For this reason, SHARE interviews the same people repeatedly as they age. The data collected cover economic conditions, family and social networks (how many individuals they talk to), cognitive skills and blood work.
The survey also attempts to assess work quality and performance. These factors are hard to measure, so the researchers’ sources include observations of workers collected by their employers. Five million observations have been analyzed thus far.
One of the conclusions is that older people do indeed make more mistakes in activities such as those involved in the automotive industry, but the mistakes made by young people are far more serious.
Analysis of these observations has also refuted a number of myths, such as the idea that older employees are less productive. “The survey shows that productivity remains fairly stable and may even rise as people get older,” Börsch-Supan said.

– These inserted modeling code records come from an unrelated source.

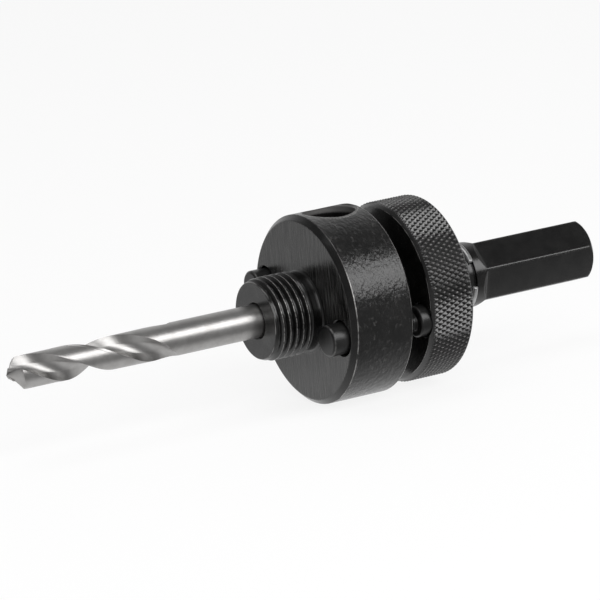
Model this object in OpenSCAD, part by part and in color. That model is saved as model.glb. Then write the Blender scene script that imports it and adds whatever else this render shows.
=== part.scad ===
// Hole saw arbor with a sliding drive collar and a pilot drill.
// The arbor lies along X: the drill points to -X and the hex shank to +X.
// The origin is on the axis, in the front face of the round body, where the saw seats.

/* [Body] */
// Wall between each pin's hole and the rim of the body
pin_wall = 1.25; // [0.8:0.05:4]
// Length of the round body
body_len = 13.5; // [13:0.5:18]
// Bevel round the front rim of the body
body_front_bevel = 1; // [0.4:0.1:1.2]
// Bevel round the rear rim of the body
body_rear_bevel = 0.6; // [0.2:0.1:1]

/* [Threaded nose] */
// Major diameter of the thread that holds the saw
thread_d = 15.875; // [14:0.125:17]
// Length of the nose in front of the body
nose_len = 10.4; // [9:0.1:14]
// Width of the thread relief next to the body
relief_w = 2; // [1:0.1:3]
// Depth of the thread relief
relief_depth = 0.45; // [0.2:0.05:1.2]
// Bevel at the front end of the nose
nose_bevel = 0.55; // [0.2:0.05:1]

/* [Shank] */
// Diameter of the round neck that the collar slides on
neck_d = 12.7; // [12:0.1:14]
// Length of the round neck behind the body
neck_len = 24; // [23:0.5:28]
// Width of the hex shank across its flats
hex_flats = 11.11; // [10:0.01:11.2]
// Length of the hex shank behind the neck
hex_len = 25.3; // [15:0.1:50]
// Length of the slope where each flat runs out on the neck
hex_runout = 1.1; // [0.5:0.1:2]
// Bevel at the rear end of the shank
shank_bevel = 0.9; // [0.4:0.1:1.5]

/* [Pilot drill] */
// Diameter of the pilot drill
drill_d = 6.35; // [5:0.05:7]
// How far the drill stands out of the nose
drill_reach = 52.5; // [45:0.5:70]
// How deep the drill sits in the arbor
drill_grip = 30; // [26:0.5:32]
// Length of the two flutes, from the tip
flute_len = 35; // [25:0.5:42]
// Angle of the drill's point
point_angle = 118; // [100:1:140]
// Helix angle of the flutes at the outside
helix_angle = 30; // [20:1:35]
// Thickness of the core between the flutes
web = 1.5; // [1:0.1:2]
// Depth of the flat that the screw bears on
drill_flat_depth = 0.6; // [0.3:0.1:1]

/* [Clamping screw] */
// Diameter of the clamping screw
screw_d = 10; // [8:0.5:10]
// Length of the clamping screw
screw_len = 8; // [6:0.5:11]
// How far the screw stands behind the middle of the body
screw_setback = 0.75; // [0:0.05:0.8]
// Width of the screw's socket across its flats
socket_flats = 5; // [4:0.5:6]
// Depth of the screw's socket
socket_depth = 4.5; // [3:0.5:5]
// Bevel round the mouth of the screw's hole
mouth_bevel = 0.5; // [0.2:0.1:0.8]

/* [Drive collar] */
// How much lower the collar's knurl lies than the rim of the body
collar_step = 0.7; // [0:0.1:1]
// Length of the collar
collar_len = 9.2; // [7:0.1:12]
// Gap between the body and the collar as it stands
collar_gap = 4.5; // [2:0.1:6]
// Bevel round the front rim of the collar
collar_front_bevel = 0.9; // [0.3:0.1:1.5]
// Bevel round the rear rim of the collar
collar_rear_bevel = 0.5; // [0.2:0.1:1]

/* [Drive pins] */
// Diameter of each drive pin
pin_d = 6; // [5:0.1:6.5]
// Diameter of the circle through the centres of the pins
pin_circle = 27.4; // [23:0.1:34]
// How far the pins stand out of the body's front face
pin_reach = 3.3; // [1:0.1:5]
// Tilt of the line through the pins, in degrees from level
pin_tilt = 14; // [0:1:20]
// Diameter at the bottom of each pin's groove
pin_groove_d = 3.2; // [2.5:0.1:4]
// Distance from the collar's front face to the groove
pin_shoulder = 2; // [1:0.1:2.5]
// Width of each pin's groove
pin_groove_w = 3.2; // [2:0.1:4]

/* [Retaining ring] */
// Diameter of the ring's wire
wire_d = 1.2; // [0.8:0.1:1.4]
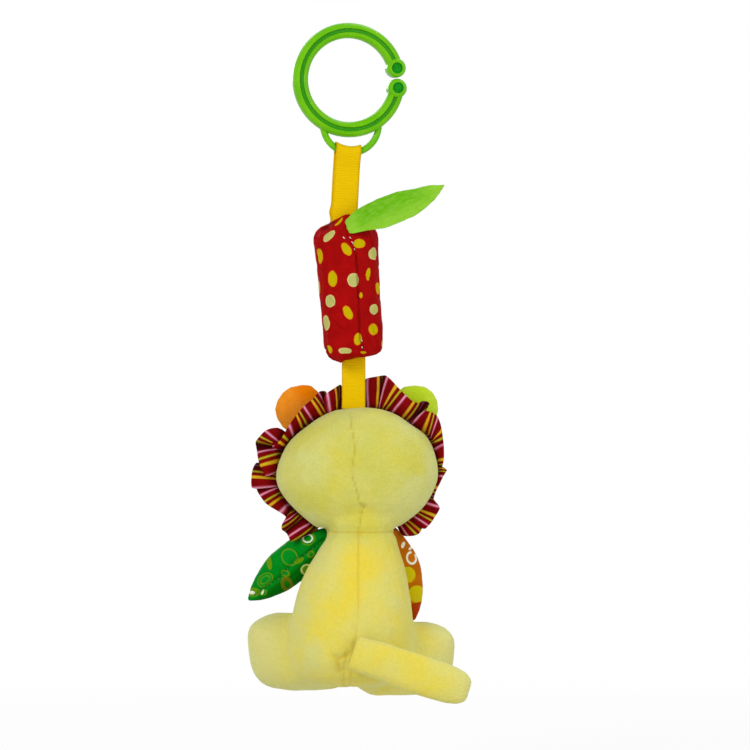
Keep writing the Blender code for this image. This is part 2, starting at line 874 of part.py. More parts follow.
def make_leaf(finish, parent):
    along = Vector((math.cos(LEAF_RISE), -math.sin(LEAF_REACH), math.sin(LEAF_RISE))).normalized()
    rings = []
    steps = 11
    for step in range(steps + 1):
        share = step / steps
        roll = LEAF_ROOT_ROLL + (LEAF_TIP_ROLL - LEAF_ROOT_ROLL) * math.sqrt(share)
        out = Vector((0, -math.cos(roll), math.sin(roll)))
        out = (out - along * out.dot(along)).normalized()
        up = along.cross(out)
        if up.z < 0:
            up = -up
        half = LEAF_WIDTH / 2 * curve_value(LEAF_SHARES, share)
        plump = LEAF_EDGE_SHARE + (1 - LEAF_EDGE_SHARE) * curve_value(LEAF_SHARES, share)
        sway = LEAF_SAG * math.sin(math.pi * share)
        centre = along * LEAF_LENGTH * share + out * sway
        rings.append(oval(centre, up, out, half, LEAF_THICK / 2 * plump, LEAF_POWER, 12))
    return solid("leaf", *skin(rings), finish, parent, leaf_root())


# Head


def head_outline(grow=0.0, count=44):
    """(side, height) points from the neck's left corner over the top to its right corner."""
    fine = []
    for step in range(81):
        drop = (1 - math.cos(math.pi * step / 80)) / 2
        half = HEAD_WIDTH / 2 * curve_value(HEAD_OUTLINE_SHARES, drop)
        fine.append((half, -HEAD_HEIGHT * drop))
    path = [(-half, height) for half, height in fine[::-1]] + fine
    return [grown(point, grow) for point in spaced(path, count)]


def grown(point, grow):
    side, height = point
    middle = -HEAD_HEIGHT / 2
    scale = 1 + grow / math.hypot(side, height - middle)
    return side * scale, middle + (height - middle) * scale


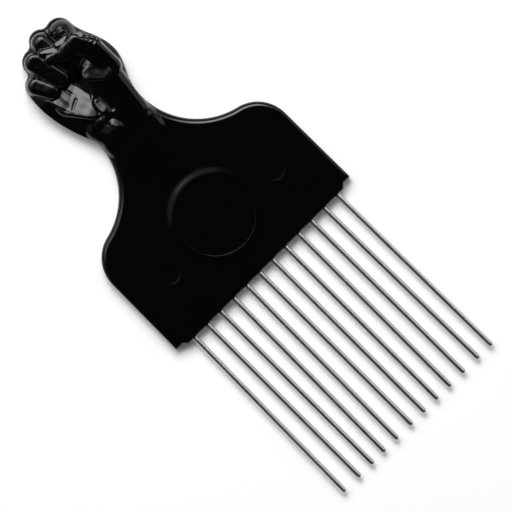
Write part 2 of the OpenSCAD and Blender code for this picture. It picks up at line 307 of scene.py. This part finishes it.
def make_outline():
    """The closed outline, anticlockwise from the middle of the tine edge.

    Also gives how many points the plate's right half has, then the neck and the palm's
    side after it.
    """
    shoulder = np.array([SHOULDER_W / 2 - SHOULDER_R, SHOULDER_Y])
    wrist = np.array([WRIST_W / 2, WRIST_Y])
    neck_c, neck_r, turn = neck_arc(shoulder, wrist)
    side = plate_side(shoulder, turn)
    neck = arc_points(neck_c, neck_r, 180 + turn, 180, NECK_STEPS)[1:]
    palm = bezier_points([wrist, *map(on_fist, PALM_SIDE_SHARES)], PALM_STEPS)[1:]
    mirror = np.array([-1, 1])
    neck_left = neck[:-1] * mirror
    little, little_r = knuckle(-1)
    guides = [neck_left[-1], *map(on_fist, HEEL_SIDE_SHARES), little - [little_r, 0]]
    heel = bezier_points(guides, HEEL_STEPS)[1:-1]
    outline = np.concatenate([
        side, neck, palm, fist_top(), heel[::-1], neck_left[::-1], (side * mirror)[:0:-1]])
    return outline, len(side), len(neck), len(palm)


def inward(outline):
    """Inward direction at each outline point, lengthened at corners."""
    def unit(v):
        return v / np.linalg.norm(v, axis=1)[:, None]

    def left(v):
        return np.stack([-v[:, 1], v[:, 0]], 1)

    n = left(unit(outline - np.roll(outline, 1, 0)))
    m = left(unit(np.roll(outline, -1, 0) - outline))
    return (n + m) / (1 + np.sum(n * m, 1))[:, None]


def rim_radius(outline):
    """Rounding of the rim at each outline point: full from the shoulder up, less on the sides."""
    top = SHOULDER_Y + SHOULDER_R
    heights = [SHOULDER_Y, top, WRIST_Y, WRIST_Y + RIM_RUN]
    radii = [SIDE_RIM_R, NECK_RIM_R, NECK_RIM_R, FIST_RIM_R]
    return np.interp(outline[:, 1], heights, radii)


def rounded_rim(outline, inwards, rim_r):
    """Rings of the rounded rim, from its flank inwards, each with its distance from the flat."""
    rings = []
    for k in range(RIM_RINGS + 1):
        angle = math.pi / 2 * k / RIM_RINGS
        xy = outline + inwards * (rim_r * (1 - math.cos(angle)))[:, None]
        rings.append((xy, rim_r * (1 - math.sin(angle))))
    return rings


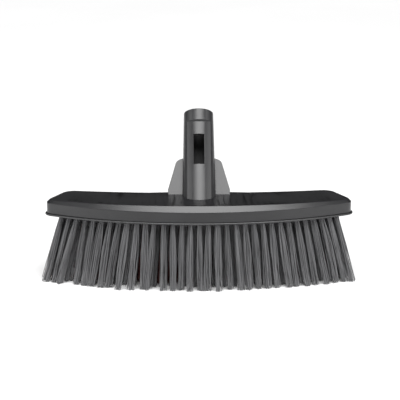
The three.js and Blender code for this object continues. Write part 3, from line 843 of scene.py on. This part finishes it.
def handle_tube(bm, socket):
    """The tube: tapered outside with its panel and collar, bore inside, window between."""
    shape = TubeShape(socket)
    below = 0.04
    sides = 2 * BACK_COLUMN
    made = bmesh.ops.create_circle(bm, segments=sides, radius=1)
    ring = {}
    for i, corner in enumerate(made["verts"]):
        column = i if i <= BACK_COLUMN else i - sides
        ring[column] = corner
    top = socket.length
    edge = 0.0009
    small = 0.0002

    def panel(height):
        return lambda column: shape.outside(column, height, "panel")

    def round_at(height, shrink=0):
        return lambda column: shape.outside(column, height, "round", shrink)

    def bore(radius):
        return lambda column: shape.inside(column, radius)

    def dip(column):
        if column > PANEL_COLUMN:
            return 0
        stands_out = -shape.outside(column, shape.panel_top, "panel").y - shape.panel_edge
        return -socket.panel_dip * stands_out

    bore_radius = socket.bore_radius
    stations = [
        (-below, panel(-below)),
        (0, panel(0)),
        (shape.window_bottom, panel(shape.window_bottom)),
        (shape.window_top, panel(shape.window_top)),
        (shape.panel_top, panel(shape.panel_top), dip),
        (shape.panel_top + small, round_at(shape.panel_top)),
        (top - edge, round_at(top)),
        (top - edge * 0.55, round_at(top, edge * 0.13)),
        (top - edge * 0.2, round_at(top, edge * 0.42)),
        (top, round_at(top, edge)),
        (top, bore(bore_radius + edge)),
        (top - edge, bore(bore_radius)),
        (shape.window_top, bore(bore_radius)),
        (shape.window_bottom, bore(bore_radius)),
        (top - socket.bore_depth, bore(bore_radius)),
    ]
    rings = []
    for height, place, *rise in stations:
        if rings:
            edges = {e for v in ring.values() for e in v.link_edges}
            corners = set(ring.values())
            loop = [e for e in edges if all(v in corners for v in e.verts)]
            grown = bmesh.ops.extrude_edge_only(bm, edges=loop)["geom"]
            new = set(verts_of(grown))
            ring = {
                column: next(e.other_vert(v) for e in v.link_edges if e.other_vert(v) in new)
                for column, v in ring.items()
            }
        place_ring(ring, height, place, *rise)
        rings.append(ring)
    bmesh.ops.contextual_create(bm, geom=list(rings[-1].values()))
    bmesh.ops.contextual_create(bm, geom=list(rings[0].values()))
    for rough in (rings[11:], rings[4:6]):
        corners = {v for ring in rough for v in ring.values()}
        for face in bm.faces:
            if all(v in corners for v in face.verts):
                face.material_index = 1
    cut_window(bm, rings[2], rings[3])
    cut_window(bm, rings[12], rings[13])
    join_window(bm, rings)
    mark_panel_edges(rings[:5])


def between(ring_a, ring_b, columns):
    """The faces between two rings in the given columns."""
    faces = set()
    for column in columns:
        shared = set(ring_a[column].link_faces) & set(ring_b[column + 1].link_faces)
        faces |= shared
    return faces


def cut_window(bm, ring_a, ring_b):
    """Opens the faces of the window between two rings."""
    columns = range(-WINDOW_COLUMN, WINDOW_COLUMN)
    faces = list(between(ring_a, ring_b, columns))
    bmesh.ops.delete(bm, geom=faces, context="FACES_ONLY")


def join_window(bm, rings):
    """Walls of the window from the panel to the bore."""
    corners = set()
    for ring in (rings[2], rings[3], rings[12], rings[13]):
        corners |= {ring[c] for c in range(-WINDOW_COLUMN, WINDOW_COLUMN + 1)}
    open_edges = [e for v in corners for e in v.link_edges if e.is_boundary]
    loops = [e for e in set(open_edges) if all(v in corners for v in e.verts)]
    bmesh.ops.bridge_loops(bm, edges=loops)


def mark_panel_edges(rings):
    """Keeps the panel's long edges crisp."""
    for low, high in zip(rings, rings[1:]):
        for column in (PANEL_COLUMN, PANEL_COLUMN + 1, -PANEL_COLUMN, -PANEL_COLUMN - 1):
            for edge in low[column].link_edges:
                if edge.other_vert(low[column]) == high[column]:
                    edge.smooth = False


def wing(bm, socket, side):
    """One flat wing beside the tube, from inside the tube's wall to its sloping outer edge."""
    inner = socket.bore_radius + 0.0022
    slope = (socket.wing_top - socket.shoulder_height) / (
        socket.wing_shoulder - socket.mouth_radius
    )
    top = socket.wing_top + slope * (socket.mouth_radius - inner)
    outline = [
        (inner, -0.04),
        (socket.wing_base, -0.04),
        (socket.wing_base, socket.wing_straight),
        (socket.wing_shoulder, socket.shoulder_height),
        (inner, top),
    ]
    y = socket.wing_setback + socket.wing_thickness / 2
    corners = [bm.verts.new((side * x, y, z)) for x, z in outline]
    plate = bmesh.ops.contextual_create(bm, geom=corners)["faces"][0]
    bmesh.ops.bevel(
        bm,
        geom=[corners[3]],
        offset=0.004,
        offset_type="OFFSET",
        affect="VERTICES",
        segments=5,
        profile=0.5,
        material=-1,
    )
    plate = next(f for f in bm.faces if f.is_valid and corners[0] in f.verts)
    grown = bmesh.ops.extrude_face_region(bm, geom=[plate])["geom"]
    bmesh.ops.translate(bm, vec=(0, -socket.wing_thickness, 0), verts=verts_of(grown))
    shell = set(verts_of(grown)) | {v for f in bm.faces for v in f.verts if v in corners}
    return shell


def handle_socket_meshes(socket):
    """The tube and the plates of the socket, in the object's frame."""
    tilt = Matrix.Rotation(-socket.tilt, 4, "X")
    to_place = Matrix.Translation((0, FRONT + socket.setback, COVER_TOP)) @ tilt
    tube = bmesh.new()
    handle_tube(tube, socket)
    plates = bmesh.new()
    for side in (-1, 1):
        one = bmesh.new()
        wing(one, socket, side)
        bmesh.ops.recalc_face_normals(one, faces=one.faces)
        sharp = [e for e in one.edges if e.calc_face_angle(0) > math.radians(50)]
        bmesh.ops.bevel(
            one,
            geom=sharp,
            offset=0.0006,
            offset_type="OFFSET",
            affect="EDGES",
            segments=3,
            profile=0.5,
            material=-1,
        )
        join(plates, one)
    for bm in (tube, plates):
        bmesh.ops.transform(bm, matrix=to_place, verts=bm.verts)
        bmesh.ops.recalc_face_normals(bm, faces=bm.faces)
        cut = bmesh.ops.bisect_plane(
            bm,
            geom=list(bm.verts) + list(bm.edges) + list(bm.faces),
            dist=1e-7,
            plane_co=(0, 0, FOOT_BOTTOM),
            plane_no=(0, 0, -1),
            clear_outer=True,
        )
        open_edges = [g for g in cut["geom_cut"] if isinstance(g, bmesh.types.BMEdge)]
        bmesh.ops.holes_fill(bm, edges=open_edges)
    join(tube, plates)
    foot_plate(tube, socket)
    return tube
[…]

Another myth is that keeping older people on the payroll for longer will take jobs away from younger people. “In countries where many people retire later, there’s very little unemployment,” he said, adding that this is a good sign given the high cost of early retirement to the nation.
It is also often said that retiring is good for your health. According to Börsch-Supan, this is only partly true. “It doesn’t apply to academics, for example, but it makes sense for people who have spent their lives doing physically strenuous work,” he said.
At the same time, measurements of cognitive functioning made in all seven waves of SHARE point to a possible decline after retirement regardless of the kind of job the person did when active.
Memory loss among retirees is more significant in France than in Sweden or the United States, for example. The French retire earlier than the Swedes and Americans.
“If you just stay at home and watch TV – I’m thinking of an extreme case here – your cognitive capacity declines. This is a good reason to think twice before saying retirement improves health. It’s more complicated than that,” Börsch-Supan said.
He also stressed the importance of international comparisons in the effort to reach conclusions on the causes and effects of certain labor law interventions or of investment in health and retirement.